__Stored rows__.
(begin)
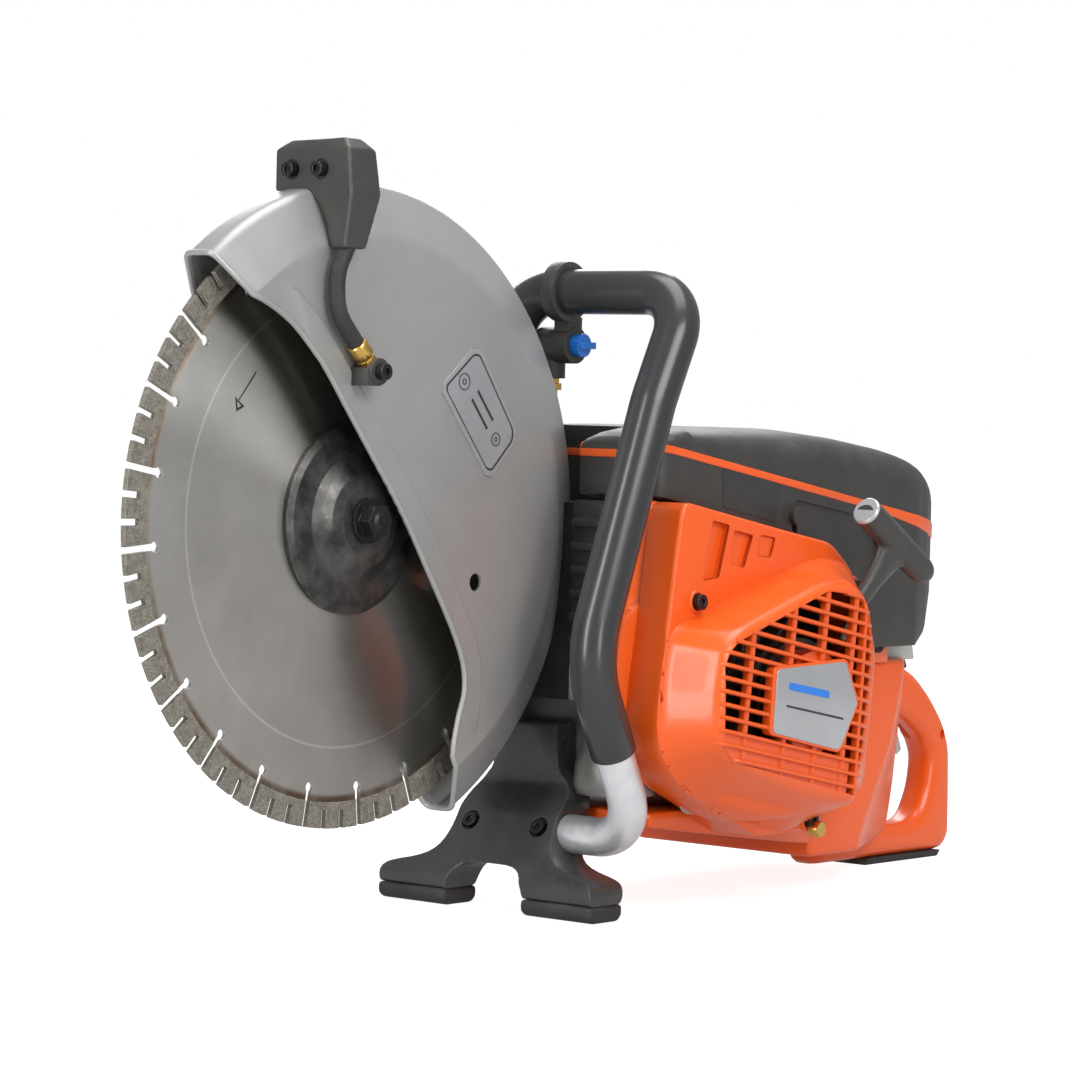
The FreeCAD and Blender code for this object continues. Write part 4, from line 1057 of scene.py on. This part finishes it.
def makeStarter(s):
    surface = StarterSurface(s)
    c = s["centre"]
    angles = [2 * math.pi * i / s["samples"] for i in range(s["samples"])]
    columns = [surface.profile(a) for a in angles]
    rings = []
    for k in range(len(columns[0])):
        rings.append([at(c[0] + col[k][0] * cos(a), col[k][1], c[1] + col[k][0] * sin(a))
                      for a, col in zip(angles, columns)])
    mesh = lofted(rings, True, merge=0.05)
    shell = scratch(mesh)
    solid = shell.modifiers.new("wall", "SOLIDIFY")
    solid.thickness = s["wall"] * mm
    solid.offset = -1
    mesh = settled(shell)
    cutters = [prism(roundedOutline(v, 2), s["flangeY"] - 3, s["flangeY"] + 8) for v, deep in s["vents"]]
    mesh = combined(mesh, cutters)
    mesh.materials.clear()
    piece("starter_shell", mesh, "orangeShell", "machine", ("starter_cover",), smooth=28)
    # vent pockets: a floor that stops short of the leading side and leaves a slot; a black strip behind the
    # slot is painted shade for the shadow in the gap
    pockets, slots = [], []
    for v, deep in s["vents"]:
        y = s["flangeY"]
        rim = roundedOutline(v, 2)
        front = [at(x, y + 0.1, z) for x, z in rim]
        pockets.append(lofted([front, [at(x, y + deep, z) for x, z in rim]], True))
        (x0, z0), (x1, z1), (x2, z2), (x3, z3) = v
        floor = [(x0 + 2.4, z0), (x1 + 0.5, z1), (x2 + 0.5, z2), (x3 + 2.4, z3)]
        pockets.append(prism(floor, y + deep, y + deep + 1))
        # painted shade: black strip behind the gap in the pocket floor
        slots.append(prism([(x0 - 0.5, z0), (x0 + 3, z0), (x3 + 3, z3), (x3 - 0.5, z3)], y + deep + 1.2,
                           y + deep + 2))
    piece("starter_vent_pockets", joined(pockets), "orangeShell", "machine", smooth=30)
    piece("starter_vent_painted_shade", joined(slots), "heatproofBlack", "machine", smooth=0)
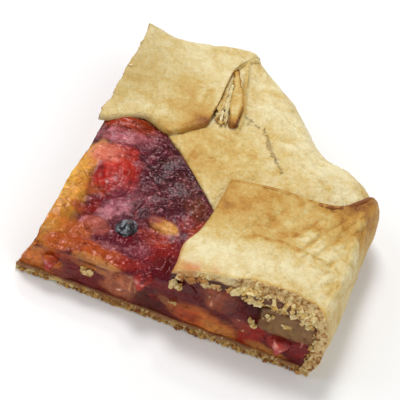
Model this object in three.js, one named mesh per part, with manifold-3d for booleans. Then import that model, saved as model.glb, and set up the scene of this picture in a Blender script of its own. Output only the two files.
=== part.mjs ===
// A quarter of a free-form cranberry apple pie, cut out of the round: one sheet of dough with its rim folded over
// in three flaps, a cranberry jelly filling, and the apple and berries that show on top and at the two cuts.
//
// Millimetres, +Z up. The slice is drawn with the middle of the round pie at (0, 0), the front cut along +X and the
// left cut along +Y. The last group moves it, so that the origin is at the middle of its base.
import * as THREE from "three";
import { mergeVertices } from "three/addons/utils/BufferGeometryUtils.js";
import Module from "manifold-3d";

const wasm = await Module();
wasm.setup();

// ---------------------------------------------------------------- driving dimensions

const BASE_THICKNESS = 3.6; // the dough under the filling
const WALL_THICKNESS = 4.2; // the dough where it stands up
const FOOT_INSET = 3; // how far the wall's foot stands in from its widest line
const WALL_TOP = 13; // height of the wall's widest line
const GAP = 0.35; // kept between two pieces that touch
const PAST_CUT = 3; // everything is made this much too long, then cut
const LEFT_CUT = { atTip: 5.3, lean: 0.05 }; // X of the left cut at the tip, and its growth with Y
const TOE = { length: 9, height: 17.5 }; // the stretch at the tip where the filling sagged out of the left cut
const OVERHEAD = 45; // above all of the slice
const FAR = 160; // beyond all of the slice, in plan
const MIDDLE_OF_BASE = { x: 63.6, y: 66 }; // of the slice's box, from the middle of the round pie

const DOUGH = { color: 0xcdb078, roughness: 0.75 };
const JELLY = { color: 0x5c1418, roughness: 0.2 };
const GOLD_APPLE = { color: 0xbf8c4c, roughness: 0.35 };
const AMBER_APPLE = { color: 0x8f4a2c, roughness: 0.3 };
const RED_APPLE = { color: 0xa63a2d, roughness: 0.25 };
const OLIVE_APPLE = { color: 0x826038, roughness: 0.35 };
const CRANBERRY = { color: 0x70201c, roughness: 0.15 };
const DARK_BERRY = { color: 0x3c3a40, roughness: 0.4 };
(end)
__The exercise__. In this exercise, repeat all entries exactly.

__Exercise result__.
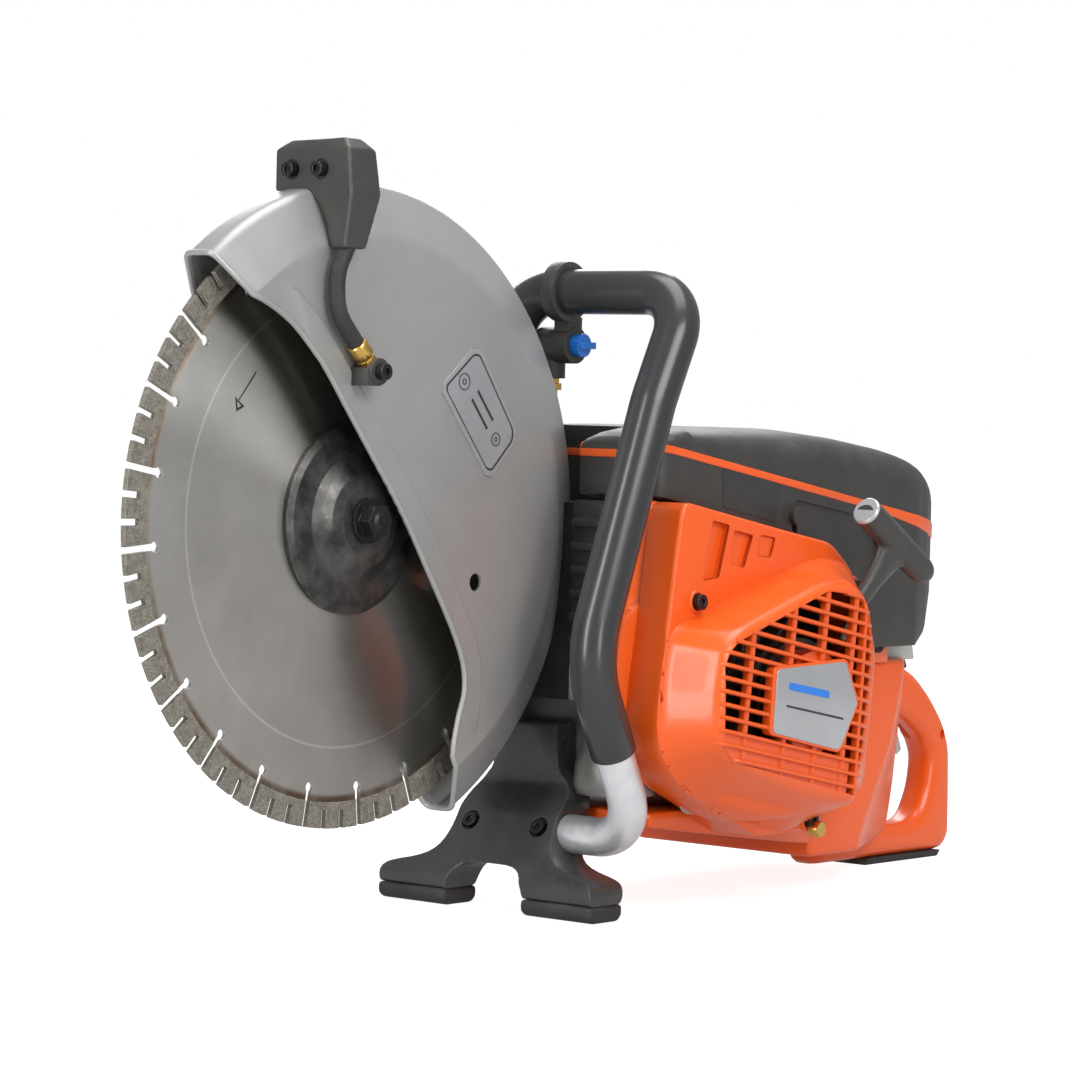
The FreeCAD and Blender code for this object continues. Write part 4, from line 1057 of scene.py on. This part finishes it.
def makeStarter(s):
    surface = StarterSurface(s)
    c = s["centre"]
    angles = [2 * math.pi * i / s["samples"] for i in range(s["samples"])]
    columns = [surface.profile(a) for a in angles]
    rings = []
    for k in range(len(columns[0])):
        rings.append([at(c[0] + col[k][0] * cos(a), col[k][1], c[1] + col[k][0] * sin(a))
                      for a, col in zip(angles, columns)])
    mesh = lofted(rings, True, merge=0.05)
    shell = scratch(mesh)
    solid = shell.modifiers.new("wall", "SOLIDIFY")
    solid.thickness = s["wall"] * mm
    solid.offset = -1
    mesh = settled(shell)
    cutters = [prism(roundedOutline(v, 2), s["flangeY"] - 3, s["flangeY"] + 8) for v, deep in s["vents"]]
    mesh = combined(mesh, cutters)
    mesh.materials.clear()
    piece("starter_shell", mesh, "orangeShell", "machine", ("starter_cover",), smooth=28)
    # vent pockets: a floor that stops short of the leading side and leaves a slot; a black strip behind the
    # slot is painted shade for the shadow in the gap
    pockets, slots = [], []
    for v, deep in s["vents"]:
        y = s["flangeY"]
        rim = roundedOutline(v, 2)
        front = [at(x, y + 0.1, z) for x, z in rim]
        pockets.append(lofted([front, [at(x, y + deep, z) for x, z in rim]], True))
        (x0, z0), (x1, z1), (x2, z2), (x3, z3) = v
        floor = [(x0 + 2.4, z0), (x1 + 0.5, z1), (x2 + 0.5, z2), (x3 + 2.4, z3)]
        pockets.append(prism(floor, y + deep, y + deep + 1))
        # painted shade: black strip behind the gap in the pocket floor
        slots.append(prism([(x0 - 0.5, z0), (x0 + 3, z0), (x3 + 3, z3), (x3 - 0.5, z3)], y + deep + 1.2,
                           y + deep + 2))
    piece("starter_vent_pockets", joined(pockets), "orangeShell", "machine", smooth=30)
    piece("starter_vent_painted_shade", joined(slots), "heatproofBlack", "machine", smooth=0)
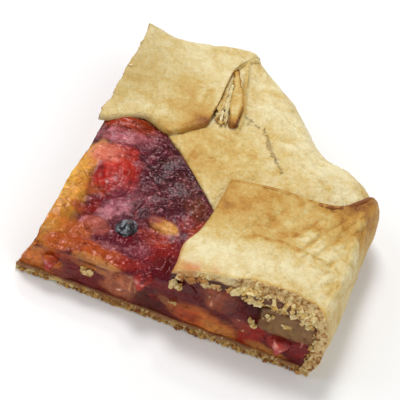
Model this object in three.js, one named mesh per part, with manifold-3d for booleans. Then import that model, saved as model.glb, and set up the scene of this picture in a Blender script of its own. Output only the two files.
=== part.mjs ===
// A quarter of a free-form cranberry apple pie, cut out of the round: one sheet of dough with its rim folded over
// in three flaps, a cranberry jelly filling, and the apple and berries that show on top and at the two cuts.
//
// Millimetres, +Z up. The slice is drawn with the middle of the round pie at (0, 0), the front cut along +X and the
// left cut along +Y. The last group moves it, so that the origin is at the middle of its base.
import * as THREE from "three";
import { mergeVertices } from "three/addons/utils/BufferGeometryUtils.js";
import Module from "manifold-3d";

const wasm = await Module();
wasm.setup();

// ---------------------------------------------------------------- driving dimensions

const BASE_THICKNESS = 3.6; // the dough under the filling
const WALL_THICKNESS = 4.2; // the dough where it stands up
const FOOT_INSET = 3; // how far the wall's foot stands in from its widest line
const WALL_TOP = 13; // height of the wall's widest line
const GAP = 0.35; // kept between two pieces that touch
const PAST_CUT = 3; // everything is made this much too long, then cut
const LEFT_CUT = { atTip: 5.3, lean: 0.05 }; // X of the left cut at the tip, and its growth with Y
const TOE = { length: 9, height: 17.5 }; // the stretch at the tip where the filling sagged out of the left cut
const OVERHEAD = 45; // above all of the slice
const FAR = 160; // beyond all of the slice, in plan
const MIDDLE_OF_BASE = { x: 63.6, y: 66 }; // of the slice's box, from the middle of the round pie

const DOUGH = { color: 0xcdb078, roughness: 0.75 };
const JELLY = { color: 0x5c1418, roughness: 0.2 };
const GOLD_APPLE = { color: 0xbf8c4c, roughness: 0.35 };
const AMBER_APPLE = { color: 0x8f4a2c, roughness: 0.3 };
const RED_APPLE = { color: 0xa63a2d, roughness: 0.25 };
const OLIVE_APPLE = { color: 0x826038, roughness: 0.35 };
const CRANBERRY = { color: 0x70201c, roughness: 0.15 };
const DARK_BERRY = { color: 0x3c3a40, roughness: 0.4 };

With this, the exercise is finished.